The mayor said that grading is under way for a new terminal at the Lanett Municipal Airport. Work on the building could start by the end of the year. Paving on the new runway should start in a few weeks. The new runway will be some 4,400 feet in length, or approximately 1,100 feet longer than the old one. Once that’s complete, work will start on another extension that will lengthen it to 5,400 feet, or more than one mile. This will be funded by an $8.1 million FAA grant.
“An airport with a runway that’s more than a mile in length will be a big boost for commercial and industrial recruitment for Chambers County,” McCoy said. “We need to be thinking about what’s good for Chambers County as a whole. We need to get past thinking about Lanett, Valley and LaFayette. We need to think about the county as a whole. Valley has a lot of land that can be developed. The airport will help them with that.”
The mayor said there’s a possibility of building a new road to the airport from Phillips Road.
“We have several options on that, depending on the kind of funding we can get,” he said.
The $8.1 million grant for the 1,000-foot extension didn’t just happen.

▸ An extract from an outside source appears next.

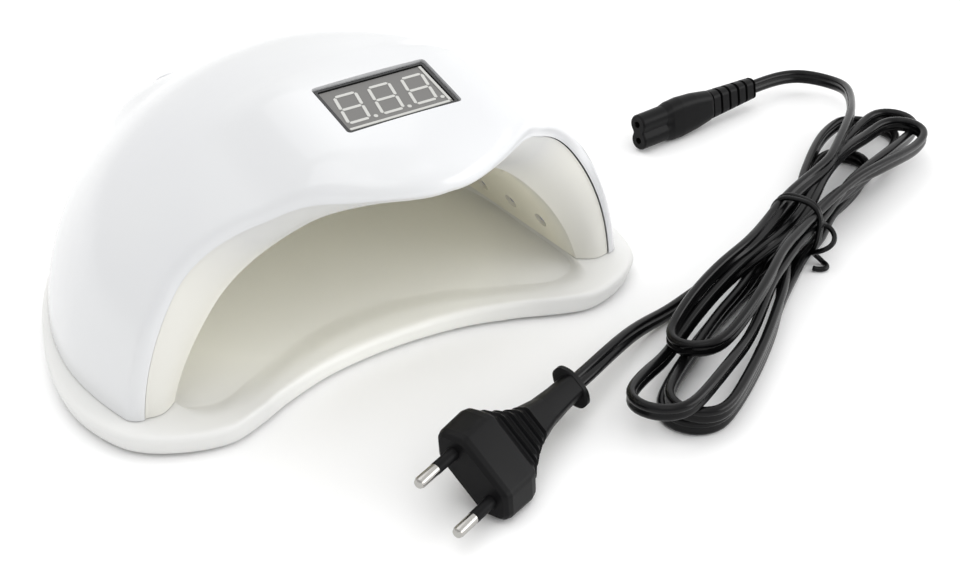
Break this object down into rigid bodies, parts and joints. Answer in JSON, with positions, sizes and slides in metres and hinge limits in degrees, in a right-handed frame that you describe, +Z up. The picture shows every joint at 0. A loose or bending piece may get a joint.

“For several years now, we have made at least two trips a year to Washington to talk about this,” he said. “We are very excited to have gotten this $8.1 million grant. Sen. Richard Shelby did a great job for us on this. He believes that what we are doing will be good for our future. The Chambers County Development Authority did great work on this too.”
McCoy said that Exit 77 off I-85 is the Valley’s future growth sector. “Rail, highway and air access are all there,” the mayor said.
What’s really needed in the local area are more rooftops. “We need people moving here,” McCoy said. “Growth is all around us. Opelika-Auburn and Troup County are booming. We need to be growing, too.”